### [Records shown]
******************************
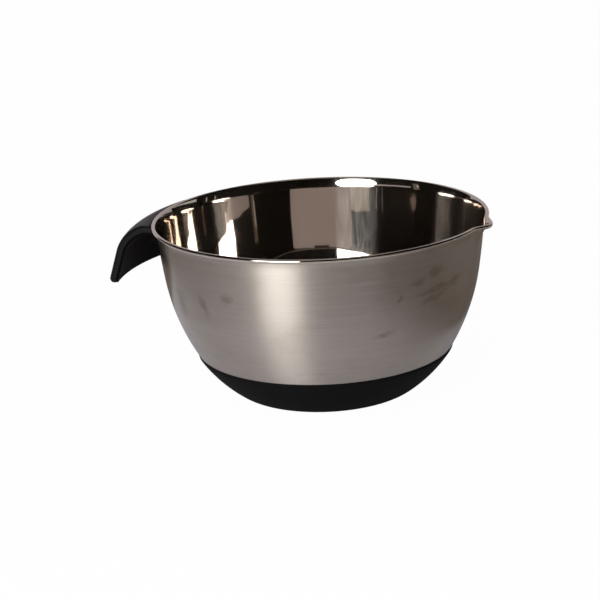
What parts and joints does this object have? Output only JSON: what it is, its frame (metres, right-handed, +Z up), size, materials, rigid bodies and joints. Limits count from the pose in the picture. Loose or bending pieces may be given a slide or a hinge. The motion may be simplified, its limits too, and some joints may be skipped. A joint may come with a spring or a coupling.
{
  "type": "mixing bowl",
  "caption": "Round stainless steel mixing bowl with a rolled rim, a small pouring spout, a wide hooked side handle and a silicone foot pad.",
  "frame": {"origin": "middle of the flat face of the foot pad that the bowl stands on", "axes": "+Z up along the bowl's axis, +X towards the pouring spout, -X towards the handle, +Y completes the right-handed frame"},
  "size_m": [0.27, 0.2299, 0.122],
  "materials": {
    "stainless_sheet": "brushed outside, polished inside and on the rim",
    "silicone": "matte moulded",
    "frame_nylon": "fine moulded grain",
    "soft_grip": "smooth satin",
    "core_nylon": "smooth moulded",
    "bracket_steel": "plain bent sheet",
    "screw_steel": "bright"
  },
  "bodies": {
    "root": {"bowl_shell": "stainless_sheet", "base_pad": "silicone", "handle_frame": "frame_nylon", "handle_grip": "soft_grip", "handle_core": "core_nylon", "handle_bracket": "bracket_steel", "handle_screws": "screw_steel"}
  },
  "joints": []
}
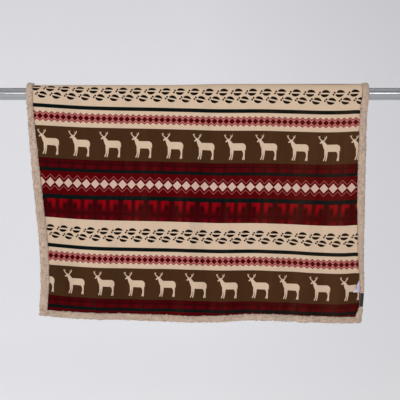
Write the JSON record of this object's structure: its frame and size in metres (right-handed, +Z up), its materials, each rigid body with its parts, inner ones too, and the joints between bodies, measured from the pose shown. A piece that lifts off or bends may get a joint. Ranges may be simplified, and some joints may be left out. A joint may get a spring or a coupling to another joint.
{
  "type": "throw blanket hanging over a rod",
  "caption": "Rectangular printed fleece throw, its sherpa backing turned to the front as a border, hanging in soft folds over a plain horizontal metal rod.",
  "frame": {"origin": "on the rod's axis, midway along the rod", "axes": "+X along the rod, to the right as the printed front is seen; -Y the way the printed front faces; +Z up"},
  "size_m": [1.9, 0.1228, 1.0715],
  "materials": {
    "rod_metal": "smooth satin metal tube",
    "sherpa": "beige curly sherpa pile",
    "printed_fleece": "short brushed pile, printed in bands of maroon, brown, green and beige",
    "satin_label": "white satin tape, bare",
    "woven_label": "dark woven tape, bare"
  },
  "bodies": {
    "root": {"rod": "rod_metal", "sherpa_backing": "sherpa", "face_panel": "printed_fleece", "care_label": "satin_label", "edge_label": "woven_label"}
  },
  "joints": []
}
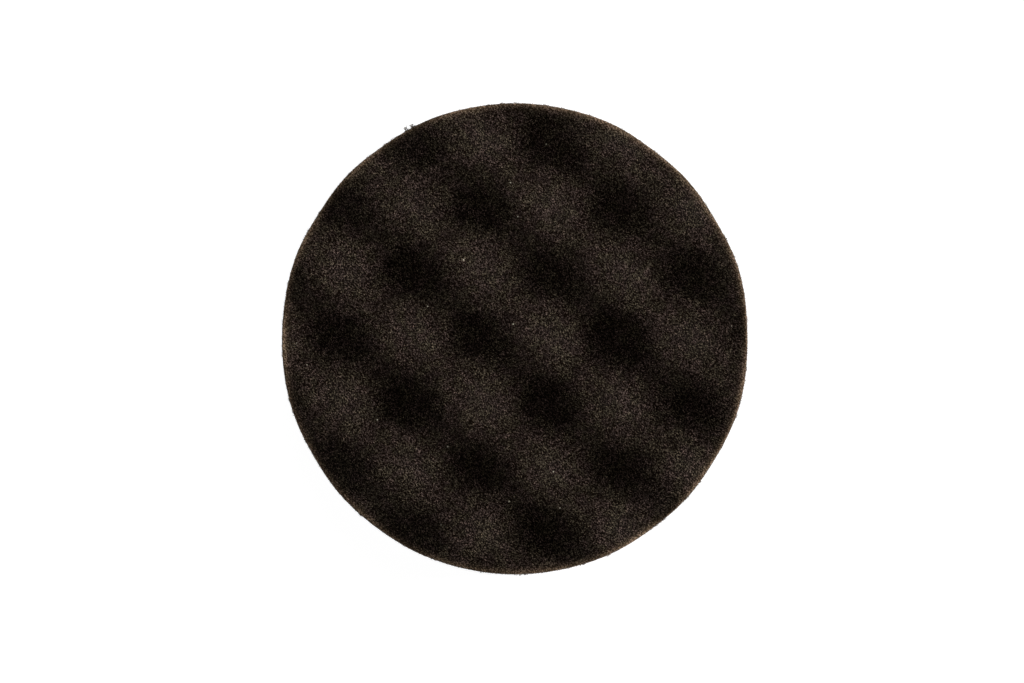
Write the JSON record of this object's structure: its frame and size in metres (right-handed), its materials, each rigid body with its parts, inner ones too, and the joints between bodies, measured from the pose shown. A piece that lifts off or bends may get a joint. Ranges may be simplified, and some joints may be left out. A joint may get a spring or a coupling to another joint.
{
  "type": "polishing pad",
  "caption": "Round open-cell foam polishing pad with a waffle face of rounded bumps and pits, glued to a loop fabric that grips a hook backing plate.",
  "frame": {"origin": "centre of the loop face, where the pad presses onto its backing plate", "axes": "+Z along the pad's axis, out of the waffle face; the waffle's rows run along X and Y, turned by half a degree"},
  "size_m": [0.15, 0.15, 0.0275],
  "materials": {
    "foam": "matte",
    "adhesive": "satin",
    "knit": "matte",
    "pile": "matte"
  },
  "bodies": {
    "root": {"foam_disc": "foam", "adhesive_film": "adhesive", "knit_ground": "knit", "loop_pile": "pile"}
  },
  "joints": []
}
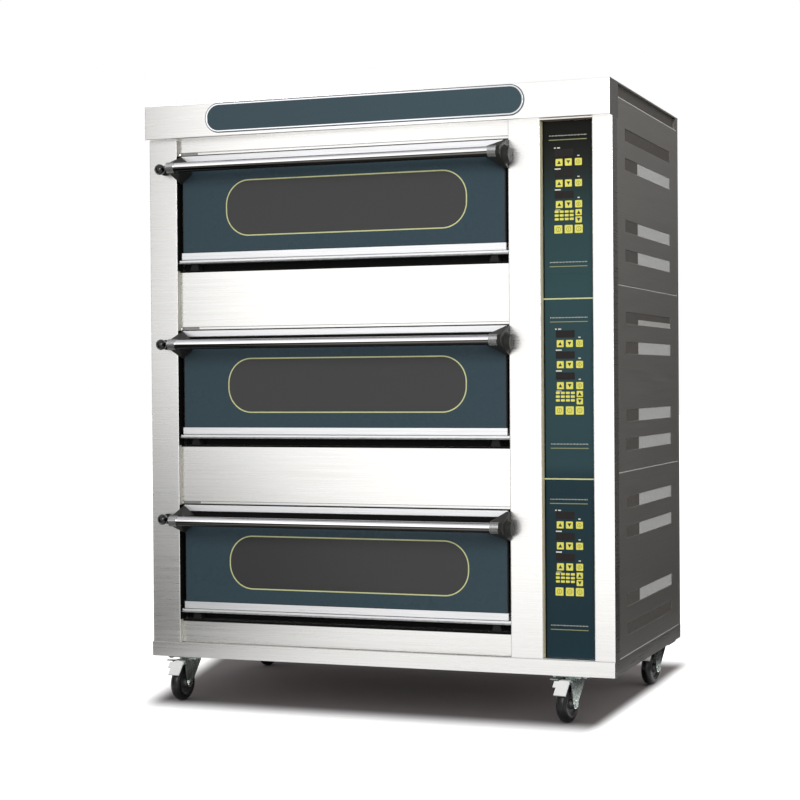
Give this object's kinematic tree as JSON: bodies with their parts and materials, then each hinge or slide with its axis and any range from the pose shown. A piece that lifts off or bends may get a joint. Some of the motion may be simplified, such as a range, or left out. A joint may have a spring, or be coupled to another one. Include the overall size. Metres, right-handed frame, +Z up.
******************************
### [What the task requires]
Print all of the data exactly as it was given.

### [Result for this exercise]
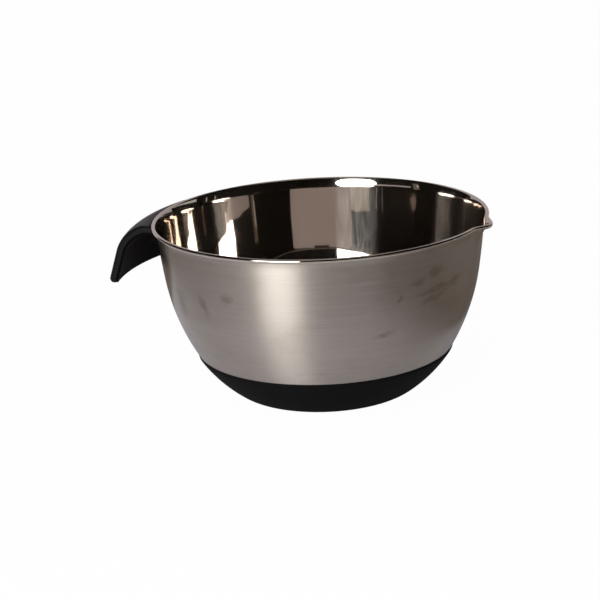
What parts and joints does this object have? Output only JSON: what it is, its frame (metres, right-handed, +Z up), size, materials, rigid bodies and joints. Limits count from the pose in the picture. Loose or bending pieces may be given a slide or a hinge. The motion may be simplified, its limits too, and some joints may be skipped. A joint may come with a spring or a coupling.
{
  "type": "mixing bowl",
  "caption": "Round stainless steel mixing bowl with a rolled rim, a small pouring spout, a wide hooked side handle and a silicone foot pad.",
  "frame": {"origin": "middle of the flat face of the foot pad that the bowl stands on", "axes": "+Z up along the bowl's axis, +X towards the pouring spout, -X towards the handle, +Y completes the right-handed frame"},
  "size_m": [0.27, 0.2299, 0.122],
  "materials": {
    "stainless_sheet": "brushed outside, polished inside and on the rim",
    "silicone": "matte moulded",
    "frame_nylon": "fine moulded grain",
    "soft_grip": "smooth satin",
    "core_nylon": "smooth moulded",
    "bracket_steel": "plain bent sheet",
    "screw_steel": "bright"
  },
  "bodies": {
    "root": {"bowl_shell": "stainless_sheet", "base_pad": "silicone", "handle_frame": "frame_nylon", "handle_grip": "soft_grip", "handle_core": "core_nylon", "handle_bracket": "bracket_steel", "handle_screws": "screw_steel"}
  },
  "joints": []
}
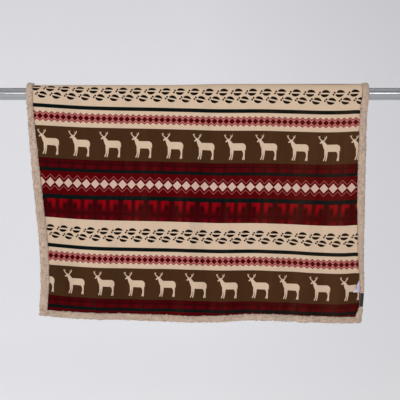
Write the JSON record of this object's structure: its frame and size in metres (right-handed, +Z up), its materials, each rigid body with its parts, inner ones too, and the joints between bodies, measured from the pose shown. A piece that lifts off or bends may get a joint. Ranges may be simplified, and some joints may be left out. A joint may get a spring or a coupling to another joint.
{
  "type": "throw blanket hanging over a rod",
  "caption": "Rectangular printed fleece throw, its sherpa backing turned to the front as a border, hanging in soft folds over a plain horizontal metal rod.",
  "frame": {"origin": "on the rod's axis, midway along the rod", "axes": "+X along the rod, to the right as the printed front is seen; -Y the way the printed front faces; +Z up"},
  "size_m": [1.9, 0.1228, 1.0715],
  "materials": {
    "rod_metal": "smooth satin metal tube",
    "sherpa": "beige curly sherpa pile",
    "printed_fleece": "short brushed pile, printed in bands of maroon, brown, green and beige",
    "satin_label": "white satin tape, bare",
    "woven_label": "dark woven tape, bare"
  },
  "bodies": {
    "root": {"rod": "rod_metal", "sherpa_backing": "sherpa", "face_panel": "printed_fleece", "care_label": "satin_label", "edge_label": "woven_label"}
  },
  "joints": []
}
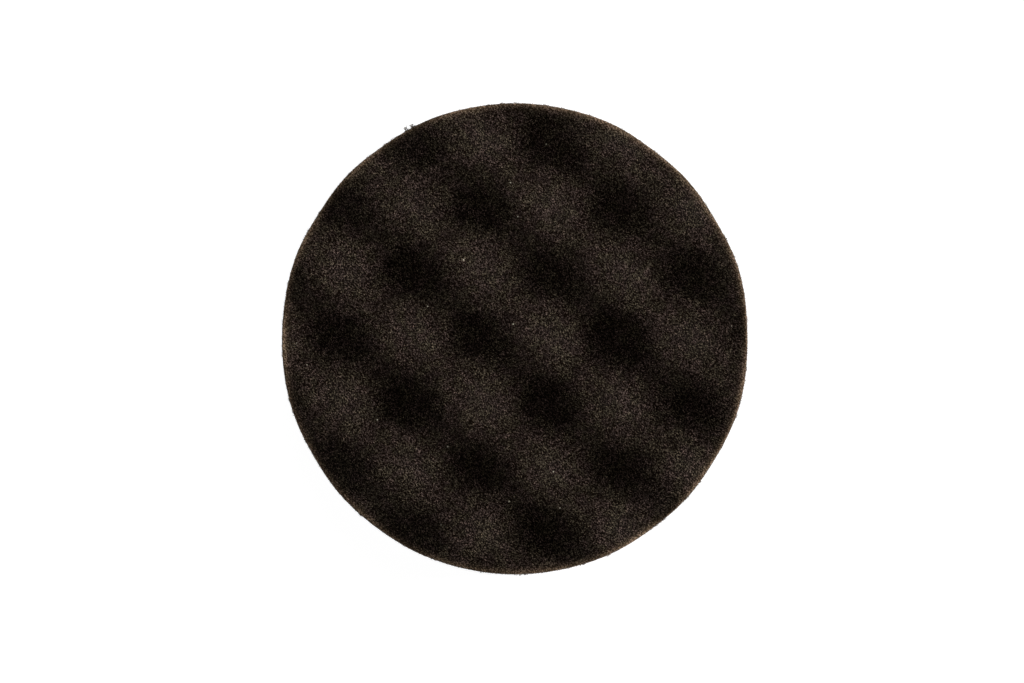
Write the JSON record of this object's structure: its frame and size in metres (right-handed), its materials, each rigid body with its parts, inner ones too, and the joints between bodies, measured from the pose shown. A piece that lifts off or bends may get a joint. Ranges may be simplified, and some joints may be left out. A joint may get a spring or a coupling to another joint.
{
  "type": "polishing pad",
  "caption": "Round open-cell foam polishing pad with a waffle face of rounded bumps and pits, glued to a loop fabric that grips a hook backing plate.",
  "frame": {"origin": "centre of the loop face, where the pad presses onto its backing plate", "axes": "+Z along the pad's axis, out of the waffle face; the waffle's rows run along X and Y, turned by half a degree"},
  "size_m": [0.15, 0.15, 0.0275],
  "materials": {
    "foam": "matte",
    "adhesive": "satin",
    "knit": "matte",
    "pile": "matte"
  },
  "bodies": {
    "root": {"foam_disc": "foam", "adhesive_film": "adhesive", "knit_ground": "knit", "loop_pile": "pile"}
  },
  "joints": []
}
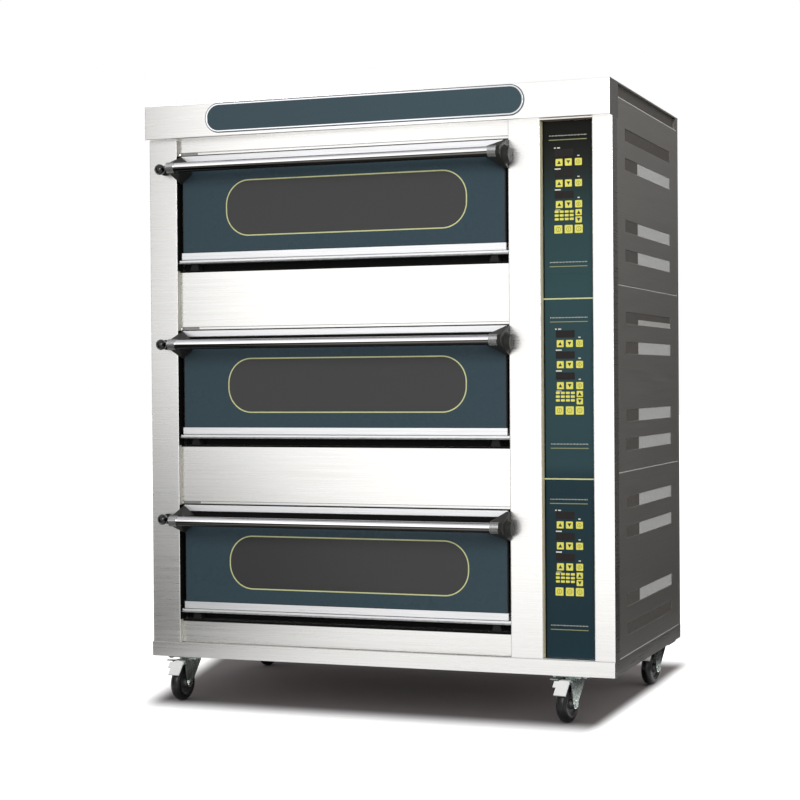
Give this object's kinematic tree as JSON: bodies with their parts and materials, then each hinge or slide with its axis and any range from the pose shown. A piece that lifts off or bends may get a joint. Some of the motion may be simplified, such as a range, or left out. A joint may have a spring, or be coupled to another one. Include the overall size. Metres, right-handed frame, +Z up.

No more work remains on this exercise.